Hello
Although GCN has a large register file, these registers are distributed
among the threads (wavefronts) running on the same compute unit, so (up
to a point) the fewer registers used in a kernel, the more kernels can
run concurrently. While this is of limited use in trunk at the moment
with only single-worker offloading, hopefully it will be of more use in
the future.
These patches free up some of the registers that were previously fixed,
and restrict the number of registers used in non-kernel functions to 64
SGPRs and 24 VGPRs, as opposed to 102 SGPRs and 64 VGPRs before. Kernels
can still use however many they need, but the minimum limit on the
number of registers needed is now reduced to that of the non-kernel
functions (since kernels cannot in general know how many registers are
used by the functions they call, they need to reserve the maximum number
of registers usable by the callees).
These patches need the patch 'Stash reent marker in upper bits of s1 on
AMD GCN' in newlib to free up s[2:3] (recently committed as commit
d14714c690c0b11b0aa7e6d09c930a321eeac7f9).
Tested in standalone configuration on a gfx900 target. I have not yet
tested the offload configuration with trunk sources as testsuite support
has not yet been committed yet - I will retest when this is done.

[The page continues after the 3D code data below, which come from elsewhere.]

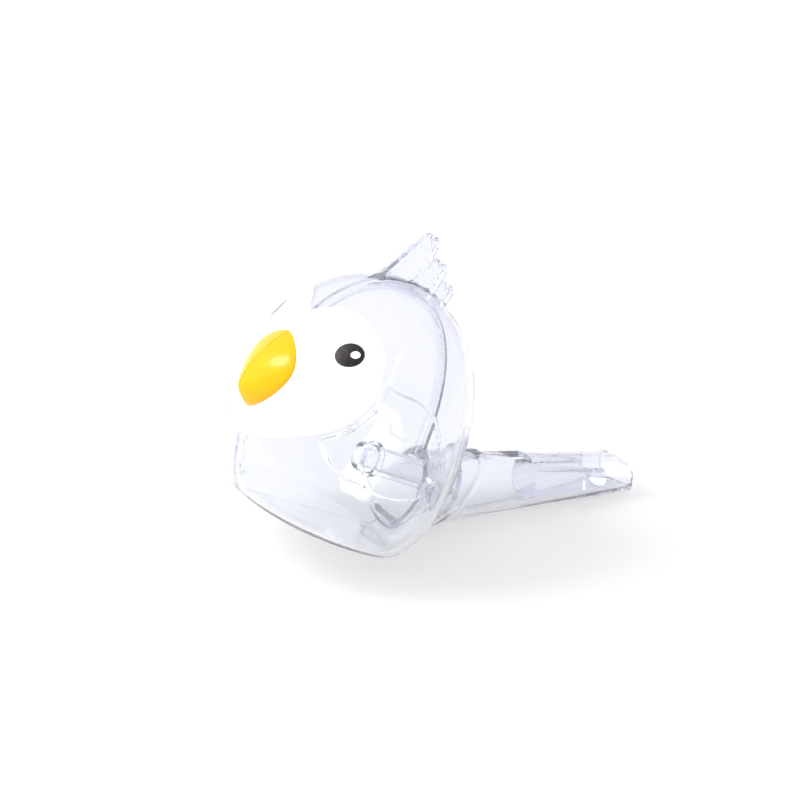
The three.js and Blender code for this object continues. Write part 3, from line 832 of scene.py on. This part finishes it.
def beak_height(points):
    z, y = points[:, 2], np.abs(points[:, 1])
    t = (z - BEAK_FULLEST) / (np.where(z > BEAK_FULLEST, BEAK_TOP, BEAK_BOTTOM) - BEAK_FULLEST)
    across = np.clip(y / np.maximum(beak_half_width(z), 0.4), 0, 1)
    fall = np.maximum(1 - across ** 1.3, 0) ** 0.8 * np.maximum(1 - np.clip(t, 0, 1) ** 1.9, 0)
    roll = 0.18 * np.clip(1 - (y - SEAM_HALF) / 0.35, 0, 1) ** 2
    return FILM_HIGH + 0.3 + (BEAK_BULGE - 0.5) * fall - roll


def beak_half(side, name, replaced):
    turn = np.linspace(0, math.pi, 61)
    z = (BEAK_TOP + BEAK_BOTTOM) / 2 + (BEAK_TOP - BEAK_BOTTOM) / 2 * np.cos(turn)
    seam_z = np.linspace(BEAK_BOTTOM, BEAK_TOP, 48)[1:-1]
    outline = np.concatenate([front_points(np.maximum(beak_half_width(z), SEAM_HALF), z, side),
                              front_points(SEAM_HALF, seam_z, side)])
    sheet = disc_sheet(outline, front_points(3.4, 29.0, side), FILM_HIGH + 0.01, beak_height, 34)
    return new_piece(name, *sheet, YELLOW, "yellow_paint", replaced, 50.0)


beak_half(1, "left_beak", "beak_left")
beak_half(-1, "right_beak", "beak_right")

# %% [markdown]
# ## Eyes
# Each eye is a printed oval of black with a small white dot. All four are films that follow the face,
# so one Geometry Nodes tree makes them: it bends a grid into an oval held off the face, drops it on
# the moulded half with rays, lifts it by the film's height and thickens it. The films are thinner
# than the CAD's and lie lower. Their middles sit 0.4 mm higher up the face and 0.35 mm nearer the seam.

# %% Eyes and glints
BLACK = paint("black_eye_paint", (0.008, 0.005, 0.003), 0.30, (0.06, 0.045, 0.036), gloss=0.3)
GLINT = paint("glint_paint", (0.95, 0.94, 0.93), 0.3, (0.9, 0.86, 0.85))
DOT_SIZES = ["Long", "Short", "Roll", "Height", "Thickness"]
DOTS = [("eye", 18.25, 39.9, 3.3, 2.75, 20.0, 0.17, 0.08, BLACK, "black_paint", "eye"),
        ("glint", 19.15, 40.4, 1.1, 0.85, 20.0, 0.26, 0.07, GLINT, "glint_paint", "eye_glint")]


def dot_tree(material, half):
    """The tree that lays an oval film of paint on one half of the body."""
    words = [("Middle", "Vector"), ("Across", "Vector"), ("Upward", "Vector"), ("Outward", "Vector")]
    tree, given, outputs = new_tree("painted_dot", words + [(word, "Float") for word in DOT_SIZES])
    grid, far, cosine, sine = polar_grid(tree, 14, 73)
    long = combine(tree, "MULTIPLY", combine(tree, "MULTIPLY", far, given["Long"]), cosine)
    short = combine(tree, "MULTIPLY", combine(tree, "MULTIPLY", far, given["Short"]), sine)
    turn = add_node(tree, "ShaderNodeVectorRotate", {
        "Vector": add_node(tree, "ShaderNodeCombineXYZ", {"X": long, "Y": short})[0],
        "Angle": given["Roll"]}, rotation_type="Z_AXIS")
    across, upward, _ = add_node(tree, "ShaderNodeSeparateXYZ", {0: turn[0]})
    scaled = lambda vector, by: add_node(
        tree, "ShaderNodeVectorMath", {0: vector, "Scale": by}, operation="SCALE")[0]
    plus = lambda a, b: add_node(tree, "ShaderNodeVectorMath", {0: a, 1: b}, operation="ADD")[0]
    flat = plus(given["Middle"], plus(scaled(given["Across"], across), scaled(given["Upward"], upward)))
    above = plus(flat, scaled(given["Outward"], 6.0))
    face = add_node(tree, "GeometryNodeObjectInfo", {"Object": half})["Geometry"]
    ray = add_node(tree, "GeometryNodeRaycast", {
        "Target Geometry": face, "Source Position": scaled(above, MM),
        "Ray Direction": scaled(given["Outward"], -1.0), "Ray Length": 0.02})
    landed = plus(scaled(ray["Hit Position"], 1 / MM), scaled(given["Outward"], given["Height"]))
    film = add_node(tree, "GeometryNodeSetPosition", {"Geometry": grid, "Position": landed})[0]
    film = add_node(tree, "GeometryNodeMergeByDistance", {"Geometry": film, "Distance": 0.002})[0]
    raised = add_node(tree, "GeometryNodeExtrudeMesh", {
        "Mesh": film, "Offset": given["Outward"], "Offset Scale": given["Thickness"], "Individual": False})[0]
    under = add_node(tree, "GeometryNodeFlipFaces", {"Mesh": film})[0]
    solid = add_node(tree, "GeometryNodeJoinGeometry")
    tree.links.new(raised, solid[0].node.inputs[0])
    tree.links.new(under, solid[0].node.inputs[0])
    finish_tree(tree, solid[0], material, outputs)
    return tree


# %% Make the eyes and glints


def painted_dot(side_word, side, dot):
    word, y, z, long, short, roll, height, thickness, material, slot_name, node = dot
    middle, normal = on_body(front_points(y, z, side)[None])
    middle, out = to_table(middle[0]) / MM, turn_back(normal[0])
    level = np.cross(turn_back(np.array([0.0, 0.0, 1.0])), out)
    level *= side / np.linalg.norm(level)
    upward = np.cross(out, level) * side
    values = {"Middle": list(middle), "Across": list(level), "Upward": list(upward),
              "Outward": list(out), "Long": long, "Short": short, "Roll": math.radians(roll),
              "Height": height, "Thickness": thickness}
    tree = dot_tree(material, bpy.data.objects[f"{side_word}_half"])
    points, faces = run_tree(tree, bpy.data.meshes.new("dot_start"), values)
    name, replaced = f"{side_word}_{word}", f"{node}_{side_word}"
    return new_piece(name, to_bird(points), faces, material, slot_name, replaced)


for side_word, side in (("left", 1), ("right", -1)):
    for dot in DOTS:
        painted_dot(side_word, side, dot)

# %% [markdown]
# ## Studio
# Clear plastic needs white all round to refract. The floor glows a little, like a light table, so no
# dark patch shows through the walls. The wide key light from the left casts the soft shadow and is
# kept out of reflections; the small second light puts the highlights on the beak and the eyes.

# %% Floor and light
floor_mesh = bpy.data.meshes.new("floor")
reach = 6.0
corners = [(-reach, -reach, 0), (reach, -reach, 0), (reach, reach, 0), (-reach, reach, 0)]
floor_mesh.from_pydata(corners, [], [(0, 1, 2, 3)])
floor_material, nodes, links, shader = new_material("pale_floor")
shader.inputs["Base Color"].default_value = (0.42, 0.41, 0.385, 1)
shader.inputs["Emission Color"].default_value = (1, 1, 1, 1)
shader.inputs["Emission Strength"].default_value = 0.53
shader.inputs["Roughness"].default_value = 0.6
shader.inputs["Specular IOR Level"].default_value = 0.2
floor_mesh.materials.append(floor_material)
floor = bpy.data.objects.new("floor", floor_mesh)
bpy.context.scene.collection.objects.link(floor)

# %% Directions and lamps
VIEW_YAW, VIEW_RISE = math.radians(26.1), math.radians(20.7)
toward_camera = Vector((math.sin(VIEW_YAW), math.cos(VIEW_YAW), 0))
camera_right = Vector((-math.cos(VIEW_YAW), math.sin(VIEW_YAW), 0))


def sun(name, from_direction, strength, angle, color=(1, 1, 1)):
    light = bpy.data.lights.new(name, "SUN")
    light.energy = strength
    light.angle = math.radians(angle)
    light.color = color
    lamp = bpy.data.objects.new(name, light)
    lamp.rotation_euler = from_direction.to_track_quat("Z", "Y").to_euler()
    bpy.context.scene.collection.objects.link(lamp)
    return lamp


key_from = (-camera_right - 0.1 * toward_camera + Vector((0, 0, 0.6))).normalized()
key = sun("key", key_from, 2.2, 44)
key.visible_glossy = False
spark_from = (-0.62 * camera_right + Vector((0, 0, 0.76))).normalized()
sun("spark", spark_from, 0.9, 20)

# %% Sky
world = bpy.data.worlds.new("studio")
bpy.context.scene.world = world
world.use_nodes = True
nodes, links = world.node_tree.nodes, world.node_tree.links
place = nodes.new("ShaderNodeTexCoord")
facing = nodes.new("ShaderNodeVectorMath")
facing.operation = "DOT_PRODUCT"
facing.inputs[1].default_value = toward_camera
links.new(place.outputs["Generated"], facing.inputs[0])
ramp = nodes.new("ShaderNodeValToRGB")
ramp.color_ramp.elements[0].position = 0.0
ramp.color_ramp.elements[0].color = (0.88, 0.89, 0.98, 1)
ramp.color_ramp.elements[1].position = 0.85
ramp.color_ramp.elements[1].color = (0.80, 0.82, 0.98, 1)
links.new(facing.outputs["Value"], ramp.inputs["Fac"])
links.new(ramp.outputs["Color"], nodes["Background"].inputs["Color"])
nodes["Background"].inputs["Strength"].default_value = 1.0

# %% Camera
FOCAL_PX, SCALE_PX = 1900.0, 4.45
camera_data = bpy.data.cameras.new("camera")
camera_data.sensor_width = 36.0
camera_data.lens = FOCAL_PX / 800 * 36.0
camera_data.shift_x, camera_data.shift_y = 0.0483, 0.0039
camera_data.clip_start, camera_data.clip_end = 0.01, 50
camera = bpy.data.objects.new("camera", camera_data)
look_at = Vector(to_table(np.array([0.0, 0.0, 28.0])))
line_of_sight = (toward_camera * math.cos(VIEW_RISE) + Vector((0, 0, math.sin(VIEW_RISE)))).normalized()
camera.location = look_at + line_of_sight * (FOCAL_PX / SCALE_PX * MM)
camera.rotation_euler = line_of_sight.to_track_quat("Z", "Y").to_euler()
bpy.context.scene.collection.objects.link(camera)
bpy.context.scene.camera = camera
print("camera at", [round(v, 3) for v in camera.location], "with a", round(camera_data.lens, 1), "mm lens")

# %% How light is followed
bpy.context.scene.view_settings.view_transform = "Standard"
bpy.context.scene.cycles.max_bounces = 48
bpy.context.scene.cycles.transmission_bounces = 48
bpy.context.scene.cycles.glossy_bounces = 32
bpy.context.scene.cycles.diffuse_bounces = 8
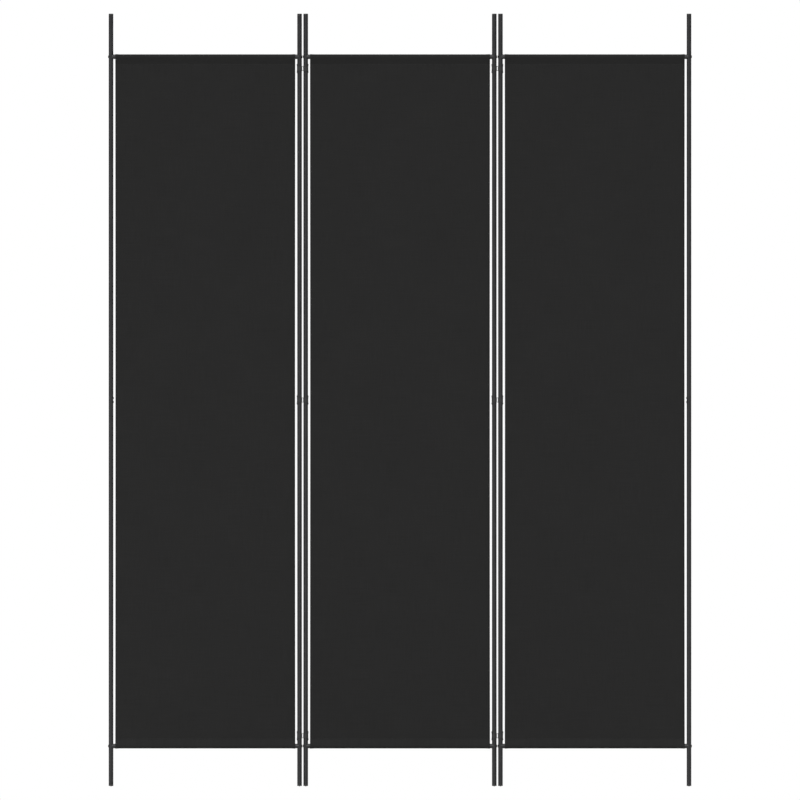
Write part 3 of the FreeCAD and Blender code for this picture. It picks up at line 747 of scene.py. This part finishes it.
class FOLDINGSCREEN_OT_set_stage(bpy.types.Operator):
    """Lay the floor, set the soft lights and place the camera square to the screen"""
    bl_idname = "folding_screen.set_stage"
    bl_label = "Set Stage"

    def execute(self, context):
        stage = context.scene.folding_screen_stage
        scene = context.scene
        reach = stage.floor_size / 2
        corners = [(x, y, CAD_LOW[2]) for y in (-reach, reach) for x in (-reach, reach)]
        floor = new_object("studio_floor", corners, [(0, 1, 3, 2)], studio_floor(stage))
        floor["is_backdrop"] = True

        for name, strength, size, tilt, turn in (
            ("key_light", stage.key, 32, 47, -22),
            ("back_light", stage.back, 50, -48, 20),
        ):
            lamp = bpy.data.lights.new(name, "SUN")
            lamp.energy, lamp.angle = strength, math.radians(size)
            holder = bpy.data.objects.new(name, lamp)
            holder.rotation_euler = (math.radians(tilt), 0, math.radians(turn))
            scene.collection.objects.link(holder)

        world = bpy.data.worlds.new("studio")
        world.use_nodes = True
        tree = world.node_tree
        tree.nodes.clear()
        rays = add_node(tree, "ShaderNodeLightPath")
        around = add_node(tree, "ShaderNodeBackground", {"Color": WHITE, "Strength": stage.fill})
        seen = add_node(tree, "ShaderNodeBackground", {"Color": WHITE, "Strength": 1.0})
        mix = add_node(tree, "ShaderNodeMixShader", {
            0: rays.outputs["Is Camera Ray"], 1: around.outputs[0], 2: seen.outputs[0]})
        add_node(tree, "ShaderNodeOutputWorld", {"Surface": mix.outputs[0]})
        scene.world = world
        scene.view_settings.view_transform = "Standard"

        lens = bpy.data.cameras.new("camera")
        lens.type = "ORTHO"
        lens.ortho_scale = HEIGHT * stage.margin
        lens.clip_end = CAMERA_REACH
        camera = bpy.data.objects.new("camera", lens)
        camera.location = (CENTRE[0], CAD_LOW[1] - CAMERA_DISTANCE, CENTRE[2])
        camera.rotation_euler = (math.pi / 2, 0, 0)
        scene.collection.objects.link(camera)
        scene.camera = camera
        return {"FINISHED"}


class FOLDINGSCREEN_PT_panel(bpy.types.Panel):
    """The screen's pieces and settings"""
    bl_label = "Folding Screen"
    bl_idname = "FOLDINGSCREEN_PT_panel"
    bl_space_type = "VIEW_3D"
    bl_region_type = "UI"
    bl_category = "Folding Screen"

    def draw(self, context):
        for operator in OPERATORS:
            self.layout.operator(operator.bl_idname)
        for name in SETTINGS:
            group = getattr(context.scene, name)
            box = self.layout.box()
            for setting in type(group).__annotations__:
                box.prop(group, setting)


SETTINGS = {
    "folding_screen_cloth": ClothSettings,
    "folding_screen_thread": ThreadSettings,
    "folding_screen_finish": FinishSettings,
    "folding_screen_stage": StageSettings,
}
OPERATORS = (
    FOLDINGSCREEN_OT_hang_cloths,
    FOLDINGSCREEN_OT_sew_seams,
    FOLDINGSCREEN_OT_coat_tubes,
    FOLDINGSCREEN_OT_mould_links,
    FOLDINGSCREEN_OT_mould_plugs,
    FOLDINGSCREEN_OT_treat_fasteners,
    FOLDINGSCREEN_OT_set_stage,
)
CLASSES = (*SETTINGS.values(), *OPERATORS, FOLDINGSCREEN_PT_panel)


def register():
    """Register every class and hang the settings on the scene."""
    for item in CLASSES:
        bpy.utils.register_class(item)
    for name, group in SETTINGS.items():
        setattr(bpy.types.Scene, name, bpy.props.PointerProperty(type=group))


def unregister():
    """Take the settings and the classes away again."""
    for name in SETTINGS:
        delattr(bpy.types.Scene, name)
    for item in reversed(CLASSES):
        bpy.utils.unregister_class(item)


def main():
    """Build everything in order."""
    register()
    for operator in OPERATORS:
        group, name = operator.bl_idname.split(".")
        getattr(getattr(bpy.ops, group), name)()


if __name__ == "__main__":
    main()
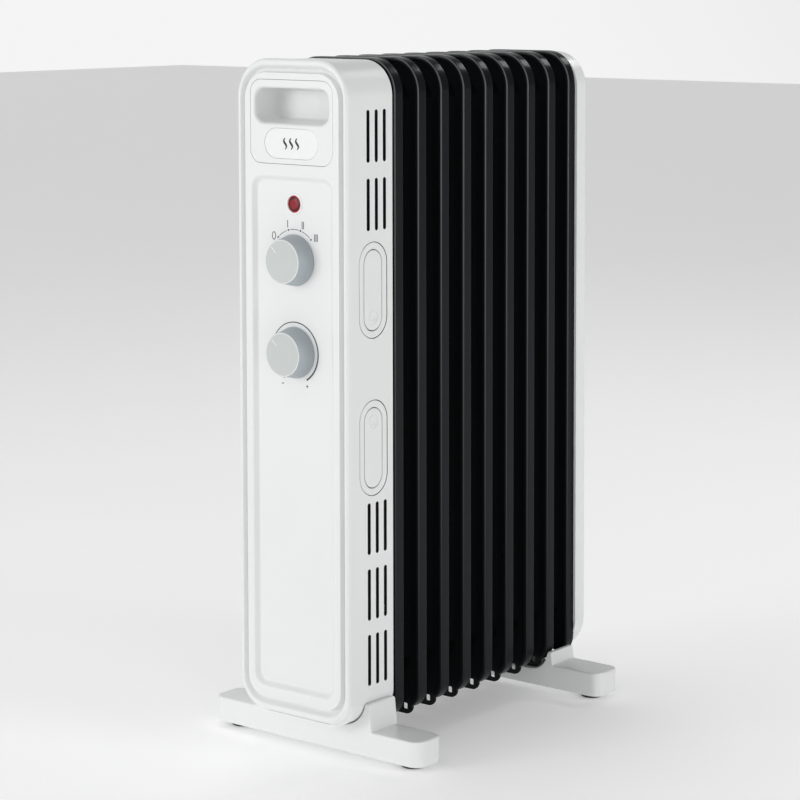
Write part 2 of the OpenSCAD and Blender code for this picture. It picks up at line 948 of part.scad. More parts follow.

Internal offload testing (based on a branch of OG9) revealed a number of
regressions, but they are due to latent bugs exposed by the changes
rather than issues with this patchset. I have already posted fixes for
these in the following patches:
[PATCH] Support multiple registers for the frame pointer
[PATCH] [LRA] Do not use eliminable registers for spilling
[PATCH] Check suitability of spill register for mode
[PATCH] [GCN] Fix handling of VCC_CONDITIONAL_REG
Kwok